● **Task prompt**: Reproduce exactly the lines from the one containing "Continue the build123d" through the one containing "return minus(tree, 1.0, share)", both included, and nothing else.

● **The input**:
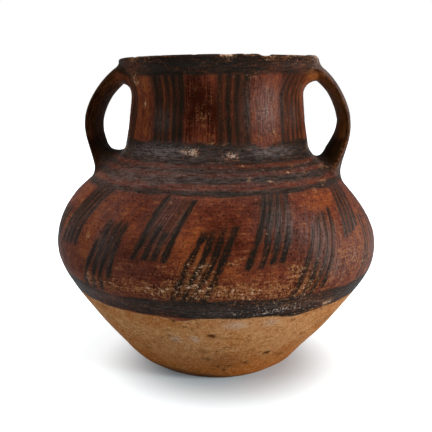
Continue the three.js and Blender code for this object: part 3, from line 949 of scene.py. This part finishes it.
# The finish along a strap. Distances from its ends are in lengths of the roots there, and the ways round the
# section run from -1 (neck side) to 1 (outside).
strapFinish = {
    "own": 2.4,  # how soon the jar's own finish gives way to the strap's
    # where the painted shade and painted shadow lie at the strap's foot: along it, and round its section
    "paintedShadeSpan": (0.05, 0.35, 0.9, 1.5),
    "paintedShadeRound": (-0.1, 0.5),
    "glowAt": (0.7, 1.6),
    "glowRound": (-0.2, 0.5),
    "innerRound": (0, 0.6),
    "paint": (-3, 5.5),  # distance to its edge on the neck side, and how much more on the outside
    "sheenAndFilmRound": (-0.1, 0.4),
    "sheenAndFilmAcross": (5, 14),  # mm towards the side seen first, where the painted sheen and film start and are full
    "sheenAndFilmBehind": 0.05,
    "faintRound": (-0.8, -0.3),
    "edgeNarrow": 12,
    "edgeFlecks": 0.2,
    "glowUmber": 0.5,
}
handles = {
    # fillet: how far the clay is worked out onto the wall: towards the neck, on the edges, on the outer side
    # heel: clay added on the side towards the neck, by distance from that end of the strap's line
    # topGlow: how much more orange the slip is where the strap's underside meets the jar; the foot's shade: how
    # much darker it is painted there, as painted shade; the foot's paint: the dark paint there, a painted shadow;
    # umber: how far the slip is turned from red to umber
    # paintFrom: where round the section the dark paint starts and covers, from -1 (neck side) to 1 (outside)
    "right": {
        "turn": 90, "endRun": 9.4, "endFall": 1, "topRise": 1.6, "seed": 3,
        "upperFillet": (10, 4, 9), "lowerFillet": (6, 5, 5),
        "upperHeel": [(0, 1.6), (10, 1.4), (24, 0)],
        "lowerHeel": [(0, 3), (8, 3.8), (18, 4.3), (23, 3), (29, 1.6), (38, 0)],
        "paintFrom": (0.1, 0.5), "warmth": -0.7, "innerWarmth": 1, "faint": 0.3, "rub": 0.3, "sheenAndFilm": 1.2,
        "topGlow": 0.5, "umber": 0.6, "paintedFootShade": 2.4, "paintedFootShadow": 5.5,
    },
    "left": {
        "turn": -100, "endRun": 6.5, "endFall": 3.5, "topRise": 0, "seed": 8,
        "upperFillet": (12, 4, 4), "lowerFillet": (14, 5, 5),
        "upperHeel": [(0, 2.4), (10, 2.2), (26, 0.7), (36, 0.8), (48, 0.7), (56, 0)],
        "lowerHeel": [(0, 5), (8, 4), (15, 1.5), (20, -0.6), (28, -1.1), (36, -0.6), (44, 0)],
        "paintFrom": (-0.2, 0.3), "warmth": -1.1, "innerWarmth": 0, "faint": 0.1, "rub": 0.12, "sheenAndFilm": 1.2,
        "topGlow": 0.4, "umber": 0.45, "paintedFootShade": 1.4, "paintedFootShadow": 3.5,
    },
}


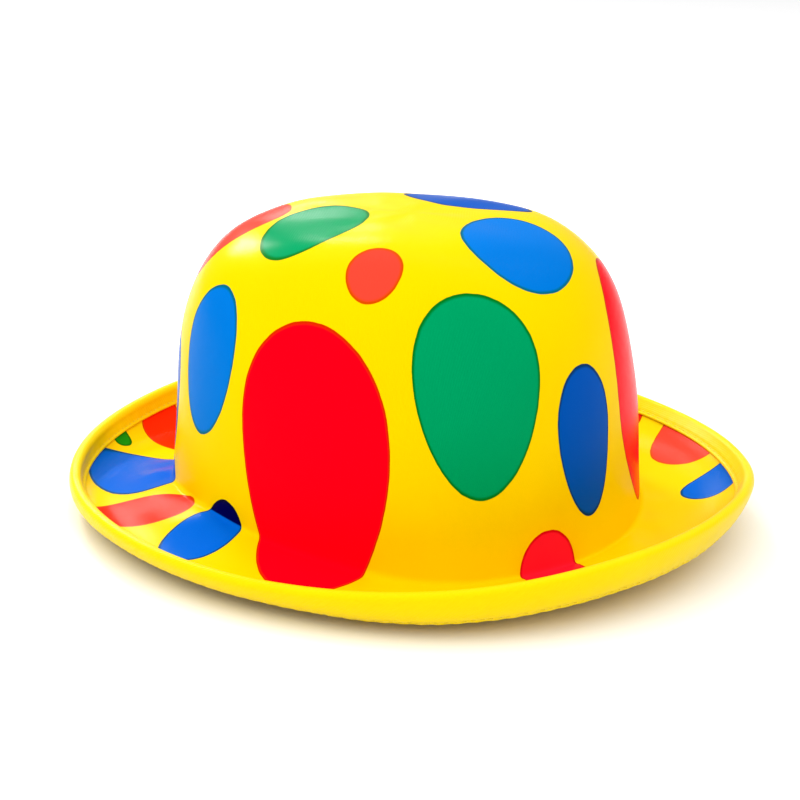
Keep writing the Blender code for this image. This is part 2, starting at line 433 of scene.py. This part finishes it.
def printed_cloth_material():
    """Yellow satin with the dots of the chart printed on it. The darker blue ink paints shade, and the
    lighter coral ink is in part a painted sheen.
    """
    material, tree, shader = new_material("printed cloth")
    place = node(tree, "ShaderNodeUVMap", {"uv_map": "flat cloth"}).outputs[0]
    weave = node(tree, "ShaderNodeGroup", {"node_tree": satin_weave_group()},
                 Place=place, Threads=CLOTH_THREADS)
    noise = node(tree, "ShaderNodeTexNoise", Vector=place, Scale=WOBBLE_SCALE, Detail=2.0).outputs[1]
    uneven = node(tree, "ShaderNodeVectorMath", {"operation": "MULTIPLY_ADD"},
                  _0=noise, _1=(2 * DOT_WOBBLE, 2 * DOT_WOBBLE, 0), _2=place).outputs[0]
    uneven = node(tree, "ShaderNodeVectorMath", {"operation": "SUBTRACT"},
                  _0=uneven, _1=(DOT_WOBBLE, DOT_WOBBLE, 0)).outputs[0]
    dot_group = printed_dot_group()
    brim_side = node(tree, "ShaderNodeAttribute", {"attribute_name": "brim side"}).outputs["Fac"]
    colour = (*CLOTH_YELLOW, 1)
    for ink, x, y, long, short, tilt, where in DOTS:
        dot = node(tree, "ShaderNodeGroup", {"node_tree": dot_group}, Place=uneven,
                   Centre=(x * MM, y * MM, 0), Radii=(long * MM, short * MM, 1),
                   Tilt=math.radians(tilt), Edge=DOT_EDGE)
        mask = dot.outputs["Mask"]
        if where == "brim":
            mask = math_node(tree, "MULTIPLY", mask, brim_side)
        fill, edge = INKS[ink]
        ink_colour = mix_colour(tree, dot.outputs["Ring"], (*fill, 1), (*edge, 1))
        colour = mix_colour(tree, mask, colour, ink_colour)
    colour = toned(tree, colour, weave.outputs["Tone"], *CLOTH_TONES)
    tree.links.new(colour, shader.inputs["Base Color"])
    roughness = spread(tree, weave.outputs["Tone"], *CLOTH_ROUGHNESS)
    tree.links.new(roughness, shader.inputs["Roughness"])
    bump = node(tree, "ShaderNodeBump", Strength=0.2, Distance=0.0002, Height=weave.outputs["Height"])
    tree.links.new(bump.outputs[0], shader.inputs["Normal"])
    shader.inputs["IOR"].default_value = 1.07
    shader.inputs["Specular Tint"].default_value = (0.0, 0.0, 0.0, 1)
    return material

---

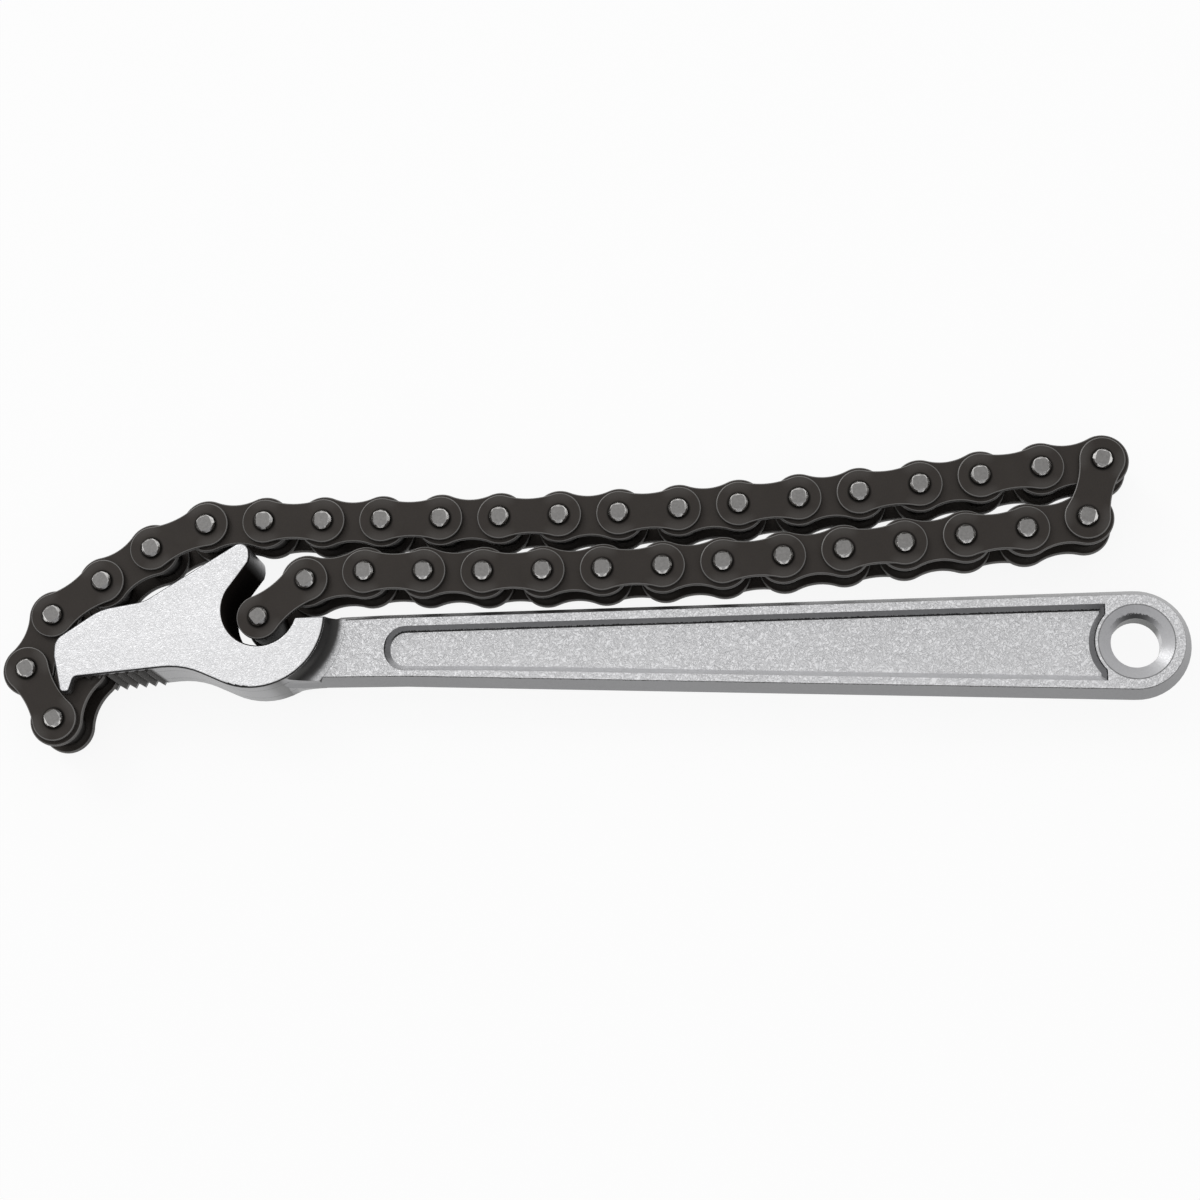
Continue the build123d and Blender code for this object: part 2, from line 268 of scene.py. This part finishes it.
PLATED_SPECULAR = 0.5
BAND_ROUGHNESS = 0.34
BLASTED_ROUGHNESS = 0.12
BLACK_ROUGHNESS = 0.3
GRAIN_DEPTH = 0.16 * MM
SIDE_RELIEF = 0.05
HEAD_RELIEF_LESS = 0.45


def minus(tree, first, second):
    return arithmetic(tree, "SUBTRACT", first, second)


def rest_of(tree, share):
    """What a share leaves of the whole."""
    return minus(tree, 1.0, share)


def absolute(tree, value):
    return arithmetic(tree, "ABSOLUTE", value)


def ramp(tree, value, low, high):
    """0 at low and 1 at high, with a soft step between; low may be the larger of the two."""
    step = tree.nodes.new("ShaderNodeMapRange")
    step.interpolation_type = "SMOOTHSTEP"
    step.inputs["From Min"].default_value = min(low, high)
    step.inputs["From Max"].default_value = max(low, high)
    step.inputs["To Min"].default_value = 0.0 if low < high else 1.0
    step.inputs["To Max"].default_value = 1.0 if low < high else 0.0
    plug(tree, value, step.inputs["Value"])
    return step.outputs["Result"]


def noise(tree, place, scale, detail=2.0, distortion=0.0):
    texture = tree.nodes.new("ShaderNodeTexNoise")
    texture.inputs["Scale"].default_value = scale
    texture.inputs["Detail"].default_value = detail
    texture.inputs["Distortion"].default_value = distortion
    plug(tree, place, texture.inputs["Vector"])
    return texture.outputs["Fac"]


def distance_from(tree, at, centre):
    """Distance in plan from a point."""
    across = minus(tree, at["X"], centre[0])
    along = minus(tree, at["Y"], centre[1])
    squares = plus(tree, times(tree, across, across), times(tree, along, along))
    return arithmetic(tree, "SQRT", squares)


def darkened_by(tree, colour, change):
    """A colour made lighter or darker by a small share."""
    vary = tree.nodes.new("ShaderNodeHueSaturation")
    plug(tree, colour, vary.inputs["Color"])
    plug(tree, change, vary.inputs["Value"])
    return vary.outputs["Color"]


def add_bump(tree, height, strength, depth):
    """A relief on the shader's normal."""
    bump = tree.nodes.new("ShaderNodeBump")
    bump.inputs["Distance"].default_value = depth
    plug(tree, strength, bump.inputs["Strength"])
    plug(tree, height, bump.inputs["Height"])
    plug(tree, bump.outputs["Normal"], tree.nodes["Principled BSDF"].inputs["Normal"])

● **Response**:
Continue the build123d and Blender code for this object: part 2, from line 268 of scene.py. This part finishes it.
PLATED_SPECULAR = 0.5
BAND_ROUGHNESS = 0.34
BLASTED_ROUGHNESS = 0.12
BLACK_ROUGHNESS = 0.3
GRAIN_DEPTH = 0.16 * MM
SIDE_RELIEF = 0.05
HEAD_RELIEF_LESS = 0.45


def minus(tree, first, second):
    return arithmetic(tree, "SUBTRACT", first, second)


def rest_of(tree, share):
    """What a share leaves of the whole."""
    return minus(tree, 1.0, share)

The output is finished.